The UW's College of Agriculture was founded in 1889, focusing in its first decades on research and sharing practical applications of that research with the state's farmers. The college pioneered the twelve-week Short Course in Agriculture and the Dairy Course, and various buildings were constructed before this one, including King Hall, the Dairy Barn, and Agriculture Hall.

The Department of Agricultural Engineering was established in 1904 to design "farm apparatus... developed from ongoing research conducted by the College of Agriculture." The new department's building was completed in 1907, designed by Arthur Peabody, the UW's new supervising architect. Peabody was a native son of Wisconsin, born in Eau Claire, who would go on over the next thirty years to design many of the UW's structures including the Stock Pavilion, the Field House at Camp Randall, and Memorial Union.

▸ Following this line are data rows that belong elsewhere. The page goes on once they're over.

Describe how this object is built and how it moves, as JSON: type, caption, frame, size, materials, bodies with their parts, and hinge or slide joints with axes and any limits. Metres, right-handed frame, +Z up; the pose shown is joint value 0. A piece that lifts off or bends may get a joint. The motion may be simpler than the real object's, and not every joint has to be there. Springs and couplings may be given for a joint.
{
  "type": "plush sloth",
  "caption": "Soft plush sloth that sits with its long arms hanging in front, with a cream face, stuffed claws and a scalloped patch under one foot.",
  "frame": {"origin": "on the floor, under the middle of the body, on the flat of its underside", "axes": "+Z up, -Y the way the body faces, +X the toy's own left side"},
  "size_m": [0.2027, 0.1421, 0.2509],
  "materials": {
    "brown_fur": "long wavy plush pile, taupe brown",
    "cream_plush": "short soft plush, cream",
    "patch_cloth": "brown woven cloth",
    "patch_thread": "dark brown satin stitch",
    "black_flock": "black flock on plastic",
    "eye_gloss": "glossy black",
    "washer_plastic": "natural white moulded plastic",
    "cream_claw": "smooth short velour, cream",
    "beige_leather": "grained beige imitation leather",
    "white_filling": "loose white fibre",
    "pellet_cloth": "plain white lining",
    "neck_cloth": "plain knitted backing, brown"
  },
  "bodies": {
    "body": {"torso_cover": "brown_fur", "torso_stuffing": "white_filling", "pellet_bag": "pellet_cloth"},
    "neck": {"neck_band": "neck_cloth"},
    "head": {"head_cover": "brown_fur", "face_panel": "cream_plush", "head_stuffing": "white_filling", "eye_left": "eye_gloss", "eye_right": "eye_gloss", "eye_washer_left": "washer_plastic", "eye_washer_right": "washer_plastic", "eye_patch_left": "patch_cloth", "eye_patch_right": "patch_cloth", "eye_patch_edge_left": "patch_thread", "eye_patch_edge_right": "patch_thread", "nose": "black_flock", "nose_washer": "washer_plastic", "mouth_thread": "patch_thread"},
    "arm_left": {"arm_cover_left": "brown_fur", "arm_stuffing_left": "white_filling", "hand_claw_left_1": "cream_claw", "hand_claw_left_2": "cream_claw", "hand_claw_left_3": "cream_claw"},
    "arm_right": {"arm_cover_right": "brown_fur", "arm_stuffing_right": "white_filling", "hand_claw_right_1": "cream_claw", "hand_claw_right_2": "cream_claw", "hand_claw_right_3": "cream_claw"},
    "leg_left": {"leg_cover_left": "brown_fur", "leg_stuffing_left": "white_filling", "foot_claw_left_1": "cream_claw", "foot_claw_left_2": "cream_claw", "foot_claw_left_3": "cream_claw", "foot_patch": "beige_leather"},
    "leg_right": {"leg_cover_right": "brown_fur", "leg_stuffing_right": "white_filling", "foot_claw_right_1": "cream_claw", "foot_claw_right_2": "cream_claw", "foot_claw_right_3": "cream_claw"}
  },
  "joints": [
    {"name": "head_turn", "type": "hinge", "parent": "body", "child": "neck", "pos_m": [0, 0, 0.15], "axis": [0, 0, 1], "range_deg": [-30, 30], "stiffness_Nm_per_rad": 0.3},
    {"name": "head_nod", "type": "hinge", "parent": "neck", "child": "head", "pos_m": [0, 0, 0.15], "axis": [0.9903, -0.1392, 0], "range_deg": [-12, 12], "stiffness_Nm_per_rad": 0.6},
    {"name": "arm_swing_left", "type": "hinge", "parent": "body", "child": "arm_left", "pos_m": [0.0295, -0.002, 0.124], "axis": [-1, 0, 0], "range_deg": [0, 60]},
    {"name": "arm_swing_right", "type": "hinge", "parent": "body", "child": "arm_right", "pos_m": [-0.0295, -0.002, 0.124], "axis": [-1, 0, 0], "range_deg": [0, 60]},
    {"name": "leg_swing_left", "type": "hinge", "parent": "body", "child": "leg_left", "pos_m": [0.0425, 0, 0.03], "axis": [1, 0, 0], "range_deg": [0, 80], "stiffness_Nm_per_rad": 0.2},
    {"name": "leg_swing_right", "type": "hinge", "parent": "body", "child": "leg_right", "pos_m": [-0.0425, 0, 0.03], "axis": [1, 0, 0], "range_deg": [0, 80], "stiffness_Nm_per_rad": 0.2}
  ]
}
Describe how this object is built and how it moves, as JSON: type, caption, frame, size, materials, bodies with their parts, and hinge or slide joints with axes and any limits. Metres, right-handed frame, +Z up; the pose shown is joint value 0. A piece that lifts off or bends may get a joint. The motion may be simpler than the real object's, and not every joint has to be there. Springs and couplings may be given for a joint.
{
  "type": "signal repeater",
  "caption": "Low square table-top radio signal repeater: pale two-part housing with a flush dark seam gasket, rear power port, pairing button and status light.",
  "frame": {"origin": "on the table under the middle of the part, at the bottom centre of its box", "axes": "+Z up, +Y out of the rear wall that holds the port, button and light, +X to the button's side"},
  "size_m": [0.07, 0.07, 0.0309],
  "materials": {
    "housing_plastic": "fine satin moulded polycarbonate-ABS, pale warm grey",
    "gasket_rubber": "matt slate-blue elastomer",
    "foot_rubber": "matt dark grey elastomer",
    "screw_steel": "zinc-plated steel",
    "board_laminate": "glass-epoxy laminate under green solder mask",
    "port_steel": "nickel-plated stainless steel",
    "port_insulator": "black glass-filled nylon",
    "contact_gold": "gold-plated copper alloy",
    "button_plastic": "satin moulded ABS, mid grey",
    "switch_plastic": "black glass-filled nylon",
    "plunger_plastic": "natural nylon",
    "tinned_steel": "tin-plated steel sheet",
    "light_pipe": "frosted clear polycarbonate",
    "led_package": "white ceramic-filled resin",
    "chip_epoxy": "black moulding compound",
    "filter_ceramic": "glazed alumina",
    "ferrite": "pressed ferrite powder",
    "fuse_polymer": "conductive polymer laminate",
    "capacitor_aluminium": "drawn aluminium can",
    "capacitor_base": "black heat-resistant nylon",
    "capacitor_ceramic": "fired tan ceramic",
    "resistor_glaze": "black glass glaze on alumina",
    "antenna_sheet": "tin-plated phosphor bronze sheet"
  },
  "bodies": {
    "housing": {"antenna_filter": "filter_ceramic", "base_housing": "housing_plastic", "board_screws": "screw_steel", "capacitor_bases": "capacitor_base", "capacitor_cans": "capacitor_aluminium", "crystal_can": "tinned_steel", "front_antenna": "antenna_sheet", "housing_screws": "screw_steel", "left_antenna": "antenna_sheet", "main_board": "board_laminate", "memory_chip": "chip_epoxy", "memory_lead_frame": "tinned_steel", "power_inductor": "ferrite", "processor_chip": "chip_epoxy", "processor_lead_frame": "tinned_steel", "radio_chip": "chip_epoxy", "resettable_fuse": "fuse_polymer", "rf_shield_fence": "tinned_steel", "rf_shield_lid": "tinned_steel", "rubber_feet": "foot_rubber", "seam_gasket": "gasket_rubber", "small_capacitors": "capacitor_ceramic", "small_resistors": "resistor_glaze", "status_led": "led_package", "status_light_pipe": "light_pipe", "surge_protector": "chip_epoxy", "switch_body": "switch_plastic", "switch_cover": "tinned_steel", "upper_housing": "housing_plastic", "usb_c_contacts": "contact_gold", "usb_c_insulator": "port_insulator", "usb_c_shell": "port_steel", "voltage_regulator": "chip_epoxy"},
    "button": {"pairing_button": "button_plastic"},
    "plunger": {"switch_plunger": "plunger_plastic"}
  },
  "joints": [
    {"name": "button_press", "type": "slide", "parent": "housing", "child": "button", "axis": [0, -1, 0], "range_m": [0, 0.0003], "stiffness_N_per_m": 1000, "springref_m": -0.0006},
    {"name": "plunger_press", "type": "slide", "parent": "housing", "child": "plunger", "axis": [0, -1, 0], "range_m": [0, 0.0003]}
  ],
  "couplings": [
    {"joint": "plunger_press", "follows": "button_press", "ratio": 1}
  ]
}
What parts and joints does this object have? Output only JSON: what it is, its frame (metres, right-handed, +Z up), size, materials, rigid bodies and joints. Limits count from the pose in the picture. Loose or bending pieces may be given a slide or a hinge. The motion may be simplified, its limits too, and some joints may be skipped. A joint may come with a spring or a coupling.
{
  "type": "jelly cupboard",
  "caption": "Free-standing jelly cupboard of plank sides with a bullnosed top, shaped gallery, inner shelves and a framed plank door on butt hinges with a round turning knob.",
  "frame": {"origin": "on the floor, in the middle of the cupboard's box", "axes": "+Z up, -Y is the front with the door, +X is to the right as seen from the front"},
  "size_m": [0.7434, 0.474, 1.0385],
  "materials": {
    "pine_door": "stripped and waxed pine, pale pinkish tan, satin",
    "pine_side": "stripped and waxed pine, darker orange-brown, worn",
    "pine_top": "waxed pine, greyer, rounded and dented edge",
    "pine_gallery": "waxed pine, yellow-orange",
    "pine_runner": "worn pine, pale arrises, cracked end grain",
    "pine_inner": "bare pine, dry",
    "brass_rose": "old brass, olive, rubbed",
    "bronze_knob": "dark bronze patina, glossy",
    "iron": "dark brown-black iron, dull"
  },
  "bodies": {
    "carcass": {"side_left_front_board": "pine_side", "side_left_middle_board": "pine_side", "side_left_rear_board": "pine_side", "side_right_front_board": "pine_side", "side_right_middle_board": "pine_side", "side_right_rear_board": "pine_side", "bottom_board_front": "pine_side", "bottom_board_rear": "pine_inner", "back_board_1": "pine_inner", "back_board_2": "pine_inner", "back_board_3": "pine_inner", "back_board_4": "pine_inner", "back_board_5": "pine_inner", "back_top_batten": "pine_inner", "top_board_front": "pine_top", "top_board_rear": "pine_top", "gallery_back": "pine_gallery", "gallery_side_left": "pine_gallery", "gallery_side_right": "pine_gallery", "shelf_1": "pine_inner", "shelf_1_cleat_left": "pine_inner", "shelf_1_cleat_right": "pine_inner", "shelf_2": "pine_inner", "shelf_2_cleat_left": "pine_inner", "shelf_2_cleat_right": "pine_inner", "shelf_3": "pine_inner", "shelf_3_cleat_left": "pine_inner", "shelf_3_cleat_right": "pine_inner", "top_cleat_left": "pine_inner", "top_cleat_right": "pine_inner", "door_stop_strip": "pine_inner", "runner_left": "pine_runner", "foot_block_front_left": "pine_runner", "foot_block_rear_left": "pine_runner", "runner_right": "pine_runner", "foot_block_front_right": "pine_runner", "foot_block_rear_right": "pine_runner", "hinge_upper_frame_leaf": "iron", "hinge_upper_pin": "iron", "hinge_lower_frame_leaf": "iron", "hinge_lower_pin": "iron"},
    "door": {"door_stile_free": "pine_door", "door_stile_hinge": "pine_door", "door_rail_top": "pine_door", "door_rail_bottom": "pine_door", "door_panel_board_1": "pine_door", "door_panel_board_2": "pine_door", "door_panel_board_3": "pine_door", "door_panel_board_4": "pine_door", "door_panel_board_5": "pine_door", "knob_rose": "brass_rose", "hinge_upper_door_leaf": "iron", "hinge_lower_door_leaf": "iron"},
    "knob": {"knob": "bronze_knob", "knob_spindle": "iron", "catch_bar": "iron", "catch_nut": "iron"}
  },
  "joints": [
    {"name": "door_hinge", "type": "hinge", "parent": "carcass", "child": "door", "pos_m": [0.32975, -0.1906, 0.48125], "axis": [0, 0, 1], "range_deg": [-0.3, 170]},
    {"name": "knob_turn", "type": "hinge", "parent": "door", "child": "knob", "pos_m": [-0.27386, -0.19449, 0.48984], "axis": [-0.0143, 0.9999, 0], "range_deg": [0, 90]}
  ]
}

Peabody designed Agricultural Engineering a 2-story structure 45 by 150 feet, topped with a red-tiled hip roof. The style is Georgian Revival, with brick walls with quoins on the corners, first floor windows decorated with keystones, and a modillioned cornice. Entrances are through centered bays beneath large fanlight windows framed by pediments with cornice returns. Peabody designed the exterior to harmonize with the nearby Agricultural Journalism and Biochemistry buildings. Inside, the first floor initially housed labs, shops, offices, and lecture rooms. The upper floor was an open room where machinery was displayed.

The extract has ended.